Ao contrário de João Baptista, que tem os 4 dedos da mão direita estendidos, Jesus tem ambas as mãos já assumindo a disposição do Pantokrátor (‘todo-poderoso’, ‘onipotente’, de pan, ‘tudo’, e kràtein, ‘dominar’ ), que, na iconografia do cristianismo oriental, se refere a uma forma de representação de Jesus, que é retratado com a mão direita em posição de bênção — com o polegar voltado para si, os dedos médio e indicador em posição oblíqua, quase vertical, e os outros dedos dobrados em direção à palma da mão. Essa posição da mão direita, com dois dedos erguidos, indica a sua dupla natureza (divina e humana), enquanto a sua participação na Trindade, como segunda Pessoa, é indicada pelos três dedos unidos nas pontas; na mão esquerda, estão habitualmente as Sagradas Escrituras.
Jesus é ainda identificado pela presença dos digramas IC XC — uma abreviatura tradicional das palavras em grego para “Jesus Cristo” (isto é, as primeiras e últimas letras de cada uma das palavras ΙΗΣΟΥΣ ΧΡΙΣΤΟΣ — escrito “ΙΗϹΟΥϹ ΧΡΙϹΤΟϹ” com a sigma lunática) – e pelo sagrado trigrama do Nome de Deus oWN, revelado a Moisés no monte Sinai (“Eu sou o existente”, Ex 3, 14).

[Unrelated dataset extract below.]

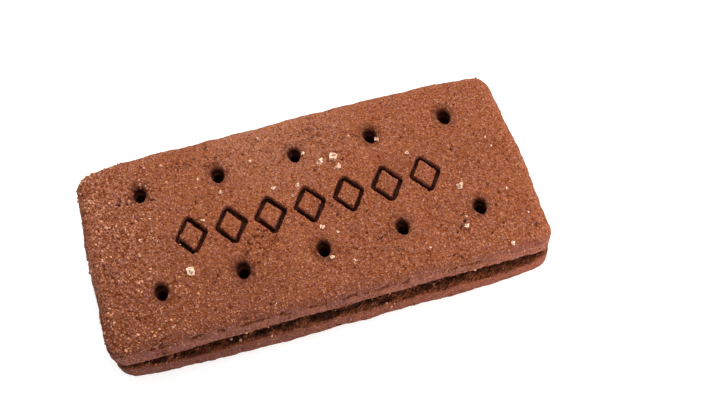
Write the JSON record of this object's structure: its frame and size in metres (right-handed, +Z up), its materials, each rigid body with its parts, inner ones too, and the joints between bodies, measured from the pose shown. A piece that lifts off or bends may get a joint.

A terra está rasgada em dois, tal como os Céus de onde Deus envia o Espírito Santo. No centro vemos Jesus, despido, como quando foi crucificado, ao mesmo tempo que aceita a vontade de Deus e assume a sua vocação de messias, que se deixa submergir pelas águas de um rio que jorra dos túmulos em terra árida e estéril; João segura na mão esquerda o rolo da antiga aliança e inclina-se para aquele de quem não é digno de desatar as sandálias; Jesus submete-se livremente à vontade do Pai de libertar a humanidade do pecado e conduzi-la à vida divina (Aquele sem pecado, aceitou ser batizado. Aquele sem culpa, aceitou ser crucificado!); Jesus submete-se a João “para que se cumpra”, como mais tarde dirá “não se faça a minha vontade”, e o Pai responde, dizendo “Este é o meu Filho bem-amado, sobre o qual ponho todo o meu agrado”, enviando seu Espírito Santo – é isso que indicam o semicírculo que vemos na parte superior e o raio que desce dele sobre Jesus; as águas, o mar, são sempre símbolo das trevas, do obscuro e tenebroso; a cena remete para o mistério pascal; Jesus, despido do homem velho, ao contrário de João que está ainda vestido (é o homem velho, o Adão, que esconde sua nudez – o Batismo em Cristo é, pois, a passagem deste homem velho ao homem novo, o próprio Jesus), abençoa as águas com ambas as mãos, tornando-as doravante fonte de vida nova. Dessa vida nova beneficia Adão (a pequena figura em baixo, à esquerda), que deixa esvaziar as suas bilhas de água ainda não renovada e que, ainda receoso e talvez surpreendido, troca o olhar com um dos anjos, preparado para o acolher. Dos outros 3 anjos, dois têm o olhar fixo em Jesus e o outro na pomba.
Abaixo do Precursor, aparece um arbusto cortado por um machado. Refere-se ao tremendo aviso de João, que é um convite ao batismo e a uma vida santa depois do batismo: “O machado já está posto à raiz das árvores: toda árvore que não produzir bons frutos será cortada e lançada ao fogo”. A árvore tem já lançado o machado à raiz: doravante, só dará fruto o ramo que vier a ser enxertado em Cristo. Toda a criação sente esta renovação: temos os peixes e os pequenos arbustos junto à margem. É a ponte entre o Antigo e Novo Testamento.
Normalmente, na arte iconográfica, o olhar é quase sempre frontal, salvo raras exceções. Este ícone é uma delas: Jesus e um dos anjos, contemplam a árvore com o machado; o anjo que está vestido de púrpura, contempla a pomba (representação do Espírito Santo); João Baptista, parece contemplar a ação ou manifestação do Espírito Santo em Jesus; quanto aos dois anjos na parte central, assim como Adão (em baixo, à direita), têm o olhar centrado em Jesus, o Filho de Deus.